■ OBJECTIVE
Copy out exactly the lines from the first line of the material below through the line containing "return haunch +", and nothing beyond them.

========================

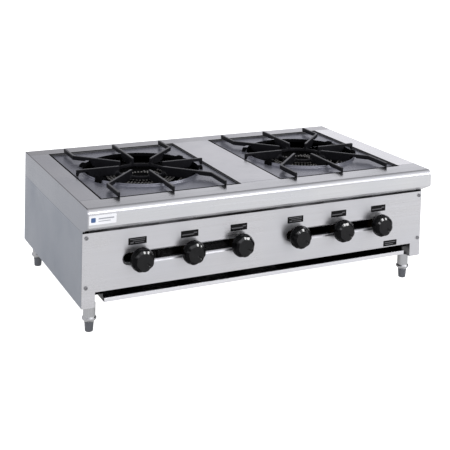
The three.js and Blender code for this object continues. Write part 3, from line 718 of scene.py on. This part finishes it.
def grate(side):
    lo, hi = node_box(f"{side}_grate")
    cx, cy, top = (lo.x + hi.x) / 2, (lo.y + hi.y) / 2, hi.z
    low = lo.z
    span_x, span_y = (hi.x - lo.x) / 2, (hi.y - lo.y) / 2
    flat, arch, plate = 299.25, 302.3, 293.85
    hub, bend, thick = 57.4, 133.4, 6.4
    s = Soup()

    def arm(end, toe):
        haunch = [(hub, low), (124, low), (129.5, low + 0.4), (133.4, low + 1.9), (136.2, low + 4.6), (138.2, low + 8.6), (139.4, low + 12.6), (140.4, arch), (152.3, arch)]
        if toe:
            tail = [(end - 9.5, arch), (end - 7.6, arch - 1.5), (end - 6.2, plate + 1.5), (end - 5.2, plate), (end, plate)]
        else:
            tail = [(156, flat), (end, flat)]
        return haunch + tail + [(end, top - 1.2), (end - 1.2, top), (hub + 1.2, top), (hub, top - 1.2)]

    for a in (0, math.pi):
        s.add(*prism(arm(span_x, True), thick, a, cx, cy))
    for a in (math.pi / 2, -math.pi / 2):
        s.add(*prism(arm(span_y, False), thick, a, cx, cy))
    for sx in (-1, 1):
        for sy in (-1, 1):
            reach = bend * math.sqrt(2) + 1.4
            s.add(*prism(arm(reach, False), thick, math.atan2(sy, sx), cx, cy))
            y0, y1 = cy + sy * (bend - 1.6), cy + sy * span_y
            a, b = min(y0, y1), max(y0, y1)
            line = [(a, flat), (b, flat), (b, top - 1.2), (b - 1.2, top), (a + 1.2, top), (a, top - 1.2)]
            s.add(*prism(line, thick, 0, cx, cy, along="y", x=cx + sx * bend, draft=0.3))
    s.add(*lathe([(hub, low), (hub + 6.3, low), (hub + 6.6, low + 4), (hub + 6.2, low + 8), (hub + 0.4, low + 8), (hub, low)][:-1], cx, cy, 0, "Z", 72))
    # webs where the arms run into the hub
    for k in range(8):
        a = k * math.pi / 4
        web = [(hub + 1, low + 0.3), (hub + 16, low + 0.3), (hub + 9, low + 9.5), (hub + 1, low + 9.5)]
        s.add(*prism(web, 10.5, a, cx, cy, draft=0.8))
    o = s.build(f"{side}_grate_cast", [M["grate_iron"]])
    r = o.modifiers.new("remesh", "REMESH")
    r.mode = "VOXEL"
    r.voxel_size = 0.00125
    r.use_smooth_shade = True
    k = o.modifiers.new("ease", "SMOOTH")
    k.factor = 0.5
    k.iterations = 4
    apply_modifiers(o)
    # hand-cast unevenness of a few tenths of a millimetre
    for v in o.data.vertices:
        p = v.co / MM
        w = math.sin(p.x * 0.061 + 1.3) * math.sin(p.y * 0.052 + 0.4) * 0.22 + math.sin(p.x * 0.017 - p.y * 0.023) * 0.15
        if p.z < top - 3:
            v.co.z += w * MM * 0.5
    o.data.shade_smooth()
    o.data.update()
    o.data.materials.clear()
    o.data.materials.append(M["grate_iron"])
    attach(o, f"{side}_grate")
    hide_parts(f"{side}_grate")
    return cx, cy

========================

■ CORRECT ANSWER
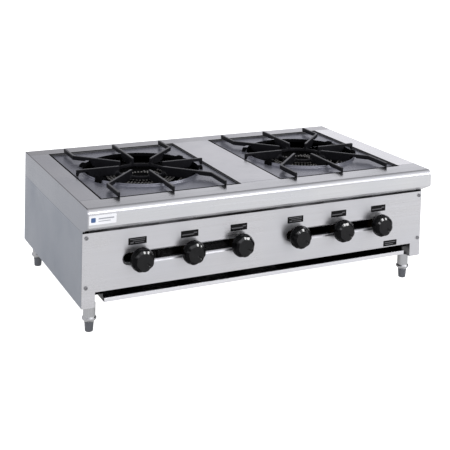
The three.js and Blender code for this object continues. Write part 3, from line 718 of scene.py on. This part finishes it.
def grate(side):
    lo, hi = node_box(f"{side}_grate")
    cx, cy, top = (lo.x + hi.x) / 2, (lo.y + hi.y) / 2, hi.z
    low = lo.z
    span_x, span_y = (hi.x - lo.x) / 2, (hi.y - lo.y) / 2
    flat, arch, plate = 299.25, 302.3, 293.85
    hub, bend, thick = 57.4, 133.4, 6.4
    s = Soup()

    def arm(end, toe):
        haunch = [(hub, low), (124, low), (129.5, low + 0.4), (133.4, low + 1.9), (136.2, low + 4.6), (138.2, low + 8.6), (139.4, low + 12.6), (140.4, arch), (152.3, arch)]
        if toe:
            tail = [(end - 9.5, arch), (end - 7.6, arch - 1.5), (end - 6.2, plate + 1.5), (end - 5.2, plate), (end, plate)]
        else:
            tail = [(156, flat), (end, flat)]
        return haunch + tail + [(end, top - 1.2), (end - 1.2, top), (hub + 1.2, top), (hub, top - 1.2)]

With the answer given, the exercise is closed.